Anal. Chem. 2000 Volume 72, Issue 1 Pages 42-51
Lee Yook Heng and Elizabeth A. H. Hall

Abstract: Polymer membranes have been explored for the analysis of ions that do not require plasticizers and with photo-curable properties, This work was focused on investigating the viability of the methacrylic-acrylic copolymers as new self-plasticizing membrane matrixes for ion-selective electrodes or other ion-sensor applications, Copolymers with glass transition temperatures ranging from -20 to -44°C could be prepared without added plasticizer and were found to be functional as ion-selective membranes, Both free-radical solution polymerization and photopolymerization could be used, and self-plasticizing behavior of copolymers was observed with a high alkylacrylate (R = C-4) content.
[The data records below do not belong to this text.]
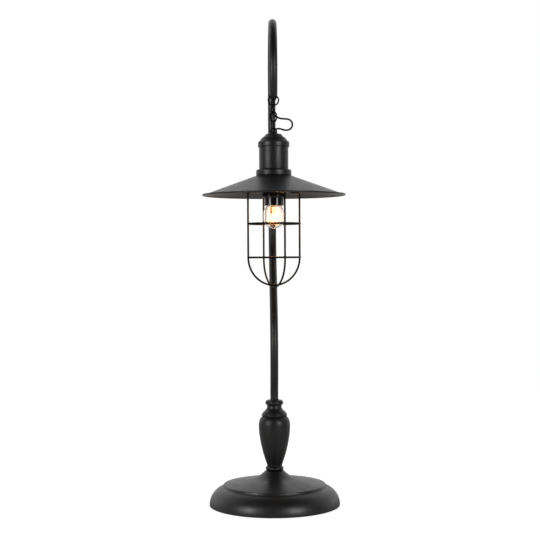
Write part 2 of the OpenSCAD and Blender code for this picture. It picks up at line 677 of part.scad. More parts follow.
// The glass's outside, drawn in by a wall thickness w, from its neck to its tip
function glass_outline(w) = concat(
    [[bulb_neck_r - w, 6], [bulb_neck_r - w, -1]],
    curve([[bulb_neck_r - w, -1.4], [bulb_neck_r + 1.5 - w, -3.6], [bulb_r - w, -7],
        [bulb_r - w, -12]]),
    curve([[bulb_r - w, 16 - bulb_show], [bulb_r - w, 5.5 - bulb_show],
        [0.65 * bulb_r, w + 3 - bulb_show], [0.01, w - bulb_show]])
);
module bulb_glass() color([1, 0.93, 0.8, 0.35]) in_lantern() translate([0, 0, socket_z])
    lathe(concat(glass_outline(0),
        [for (i = [len(glass_outline(0)) - 1:-1:0]) glass_outline(glass_wall)[i]]));

module bulb_stem() color([1, 0.96, 0.9, 0.5]) in_lantern() translate([0, 0, socket_z])
    lathe([[0, 5.8], [bulb_neck_r - glass_wall - 0.1, 5.8], [4, 3], [2.8, -2],
        [2.4, -stem_drop], [0, -stem_drop]]);

// A wire that zigzags between a small crown under the glass stem and a wider one below
module filament() color([1, 0.7, 0.3]) in_lantern() translate([0, 0, socket_z - stem_drop])
    tube(filament_route, 0.3, 3, 6);

base_shell();
base_weight();
base_felt();
base_washer();
base_nut();
threaded_rod();
inlet_bushing();
foot_collar();
vase();
vase_cap();
neck_ring();
stem();
crook_tip();
stem_lead();
hang_ring();
chain_link_1();
chain_link_2();
chain_link_3();
lamp_cord();
cup_loop();
hanger_stud();
loop_nut();
cord_grommet();
cup_cap();
cup_body();
cup_flange();
socket_cap();
socket_insulator();
terminal_screws();
centre_contact();
screw_shell();
socket_body();
shade();
spacer_sleeve();
ring_nut();
cage_plate();
cage_loop_wide();
cage_loop_narrow();
cage_ring_upper();
cage_ring_lower();
bulb_cap();
bulb_contact();
bulb_glass();
bulb_stem();
filament();
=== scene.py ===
"""Looks of the lantern table lamp: fine meshes, materials, studio light and camera.

Everything is in metres in the model's own frame: +Z up, -Y to the front. Sizes and
outlines are written in millimetres, as a turner would read them, and scaled by MM.
"""

import json
import math

import bmesh
import bpy
from mathutils import Matrix, Vector

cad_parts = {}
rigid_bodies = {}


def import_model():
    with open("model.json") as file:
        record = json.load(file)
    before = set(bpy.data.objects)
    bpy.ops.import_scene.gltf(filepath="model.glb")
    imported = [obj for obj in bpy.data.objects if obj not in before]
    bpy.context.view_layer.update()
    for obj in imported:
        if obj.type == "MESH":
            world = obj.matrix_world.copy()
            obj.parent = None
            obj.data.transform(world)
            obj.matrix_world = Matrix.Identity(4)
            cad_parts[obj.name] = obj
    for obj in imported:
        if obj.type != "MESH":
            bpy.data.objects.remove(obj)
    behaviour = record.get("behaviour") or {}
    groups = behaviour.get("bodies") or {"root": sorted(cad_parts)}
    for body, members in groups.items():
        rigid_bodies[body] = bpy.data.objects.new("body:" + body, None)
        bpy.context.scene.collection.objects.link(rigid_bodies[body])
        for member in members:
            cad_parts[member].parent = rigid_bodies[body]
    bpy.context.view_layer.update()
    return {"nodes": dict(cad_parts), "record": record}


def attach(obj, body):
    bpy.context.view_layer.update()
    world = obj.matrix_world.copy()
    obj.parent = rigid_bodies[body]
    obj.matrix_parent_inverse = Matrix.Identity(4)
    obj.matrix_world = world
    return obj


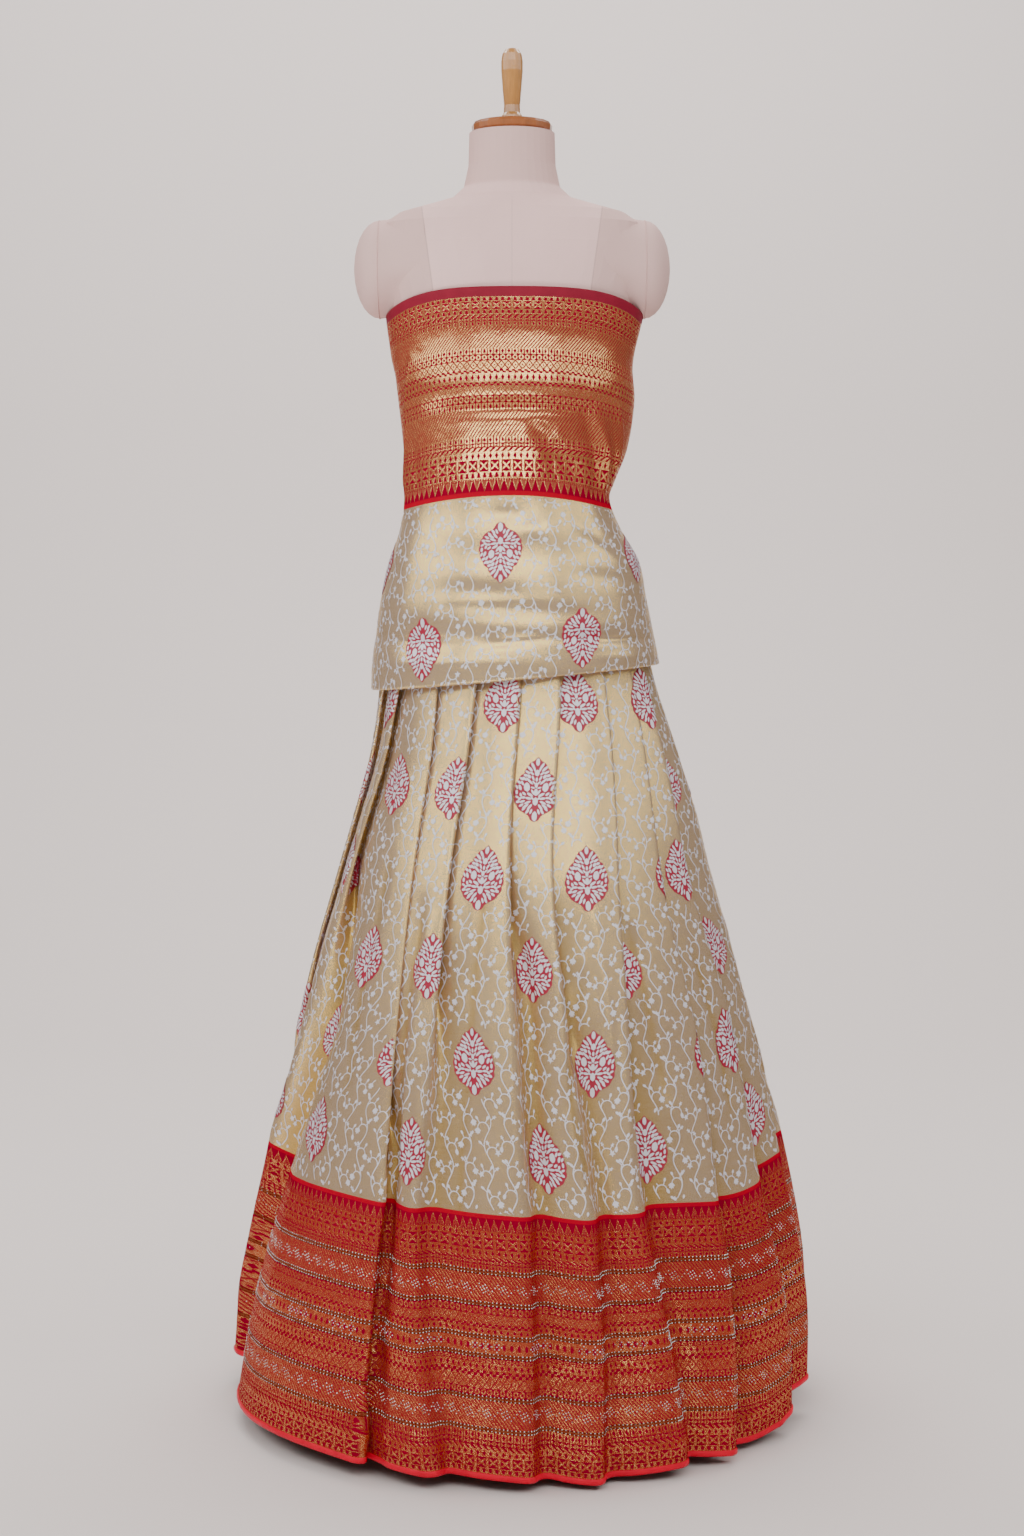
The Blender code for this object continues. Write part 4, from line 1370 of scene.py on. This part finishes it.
def medallion_pattern():
    """One medallion: a scalloped crimson leaf filled with silver petals."""
    made = Pattern()
    drops = [row[0] for row in MEDALLION_WIDTHS]
    halves = [row[1] for row in MEDALLION_WIDTHS]
    lines = []
    for i in range(MEDALLION_ROWS + 1):
        drop = MEDALLION_WIDTHS[-1][0] * i / MEDALLION_ROWS
        half = float(np.interp(drop, drops, halves))
        if 0 < i < MEDALLION_ROWS:
            half += SCALLOP_REACH * abs(math.sin(math.pi * i / SCALLOP_ROWS))
        lines.append([(half * share, MEDALLION_TIP - drop) for share in MEDALLION_SHARES])
    made.sheet(lines, CRIMSON, LEAF_LIFT)
    for y, length, width in MIDDLE_PETALS:
        made.ring(petal(0.0, y, 90.0, length, width), SILVER, PETAL_LIFT)
    for x, y, degrees, length, width in SIDE_PETALS:
        made.ring(petal(x, y, degrees, length, width), SILVER, PETAL_LIFT)
        made.ring(petal(-x, y, 180.0 - degrees, length, width), SILVER, PETAL_LIFT)
    return made


def lattice_spots(u_range, v_range):
    """Where the repeat's middles lie within a stretch of cloth."""
    spots = []
    low = math.floor((v_range[0] - FIRST_ROW) / ROW_STEP) - 1
    high = math.ceil((v_range[1] - FIRST_ROW) / ROW_STEP) + 1
    for row in range(low, high + 1):
        shift = FIRST_SHIFT if row % 2 == 0 else 0.0
        first = math.ceil((u_range[0] - shift) / REPEAT)
        last = math.floor((u_range[1] - shift) / REPEAT)
        for column in range(first, last + 1):
            spots.append((shift + column * REPEAT, FIRST_ROW + row * ROW_STEP))
    return np.array(spots)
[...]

This was found to be compatible with most commercially available ionophores, and sensors for potassium, sodium, calcium and pH were fabricated entirely by photocure procedures; single-step procedures for the immobilization of benzo-15-crown-5 ionophore on these self-plasticizing copolymer matrixes were also developed. Even though the ionophore was immobilized, potentiometric studies revealed that the ionophore remained functional, and thus, these copolymers have the advantage of suffering neither leaching of ionophore nor plasticizers. All these sensors exhibited a Nernstian or near Nernstian response with selectivity comparable to plasticized PVG membranes or other plasticized and photocurable polymer membranes. The long-term response of the potassium sensor with immobilized ionophore and the sodium sensor showed little deterioration for as long as one month and three months, respectively, under continuous use.